We find many similarities between the digital transformation journey and the ESG transformation journey. The ESG transformation started due to many different reasons such as a new generational culture and mindshift, stakeholder capitalism and not less important - regulation. The early adopters of ESG practices have appointed ESG executive VP’s, Vice Presidents or Directors at their firms, and have already built small teams of ESG. Most other companies are still in the early phases of their ESG journey and the responsibility for ESG practices or reporting lays not with one person, but falls between different individuals or teams in the organization such as IR, legal, compliance, HR.
In many organizations we see no one persona who is the primary ESG owner or who leads the ESG effort. Similar to the digital transformation, ESG encompasses many activities and touches significantly upon the firm strategy and so it touches upon almost every department in the organization. The firms with the highest ESG scores have at least one person, in some cases a full department, who lead the ESG report, efforts and activities , connects with other departments to collect and sync the information and circle back to strategy, understands what is right for the firm, sets plan with KPI’s and communicates with the board or top management.
Similar to the digital transformation, firms that would like to succeed in their ESG transformation, need to issue a statement from the CEO, external as well as internal. The language of the organization has to support the ESG efforts, the culture should be truly embracing of diversity and inclusion, and be environmental friendly and properly governance oriented. Attracting and maintaining talent today is a major challenge for all firms and all sizes, and a culture of ESG generates a common language and common goal, as well as attracts new talent.

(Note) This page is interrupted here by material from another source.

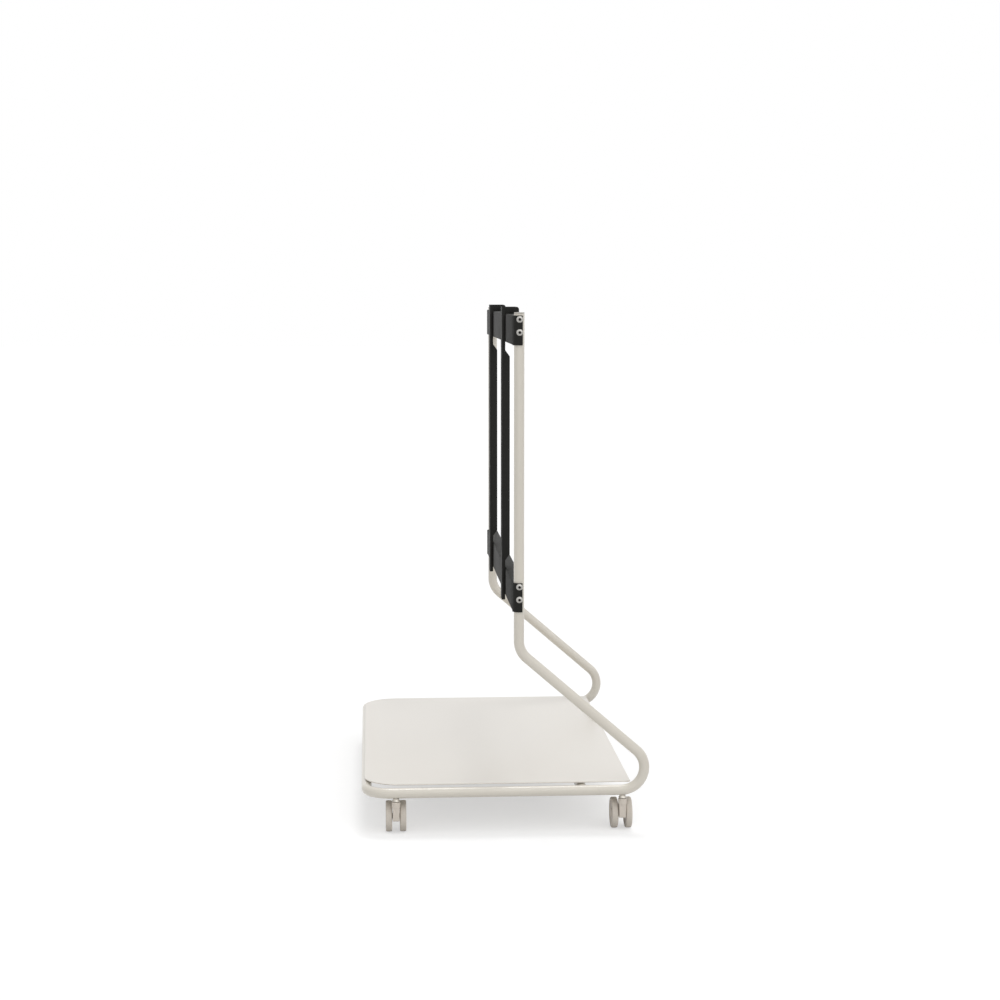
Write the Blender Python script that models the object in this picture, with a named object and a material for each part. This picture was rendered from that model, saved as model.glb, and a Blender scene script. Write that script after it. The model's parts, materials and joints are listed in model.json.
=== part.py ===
"""Rolling floor stand for a flat screen.

A low base of bent round tube carries a steel shelf plate and stands on four twin-wheel
swivel casters. At the back the two side tubes turn up and forward, then stand upright.
Two cross beams between the uprights carry a pair of hook-on arms for the screen.

Units are metres and +Z is up. The front faces -Y, and right is +X as seen from the front.
The origin is on the floor, at the centre of the overall footprint.
"""

import math

import bmesh
import bpy
from mathutils import Matrix, Vector

# Clearance kept between pieces that touch, and the play of a wheel on its axle.
GAP = 0.0003
RUNNING_PLAY = 0.0002

# Frame tube.
TUBE_D = 0.020
TUBE_WALL = 0.002
BEND_R = 0.044
RAIL_SPACING = 0.833
FRONT_TO_REAR_BEND = 0.494
FRONT_TO_UPRIGHT = 0.294
UPRIGHT_TOP = 1.0045
DIAGONAL_ANGLE = math.radians(40.8)

# Joint between the base and each upright: a sleeve inside the side rail, and its screw.
SEAM_BEFORE_CASTER = 0.048
SLEEVE_WALL = 0.0025
SLEEVE_IN_BASE = 0.041
SLEEVE_IN_UPRIGHT = 0.037
JOINT_SCREW_FROM_SEAM = 0.020

# Shelf plate, and what it is screwed to.
PLATE_T = 0.0025
PLATE_ABOVE_RAIL = 0.0028
PLATE_SIDE_INSET = 0.0087
PLATE_FRONT_OVERHANG = 0.004
PLATE_DEPTH = 0.5165
PLATE_FRONT_CORNER_R = 0.070
PLATE_REAR_CORNER_R = 0.006
PLATE_EDGE_R = 0.0005
CROSSBAR_BEFORE_SEAM = 0.030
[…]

For this to happen firms should truly consider nominating a dedicated ESG leader. This is an essential step for the success of ESG transformation. Firms that will nominate a management team member as well as budget towards ESG transformation will see the ROI later in their top line. Consumers are shown to switch brands towards ones that treat the environment and society better and that communicate it well. When leaving this to be handled by different departments, the responsibility falls between the cracks which could result with greenwash. I have seen it too many times throughout my career, if the company has a vague goal which is not under someone’s well defined roles and responsibilities, or rather, not in their bonus… it just doesn’t happen.
Nominating an ESG leader with a real mandate and budget is an essential step these days for ESG transformation and when coupled with the right tools and strategic intent will lead to true business impact.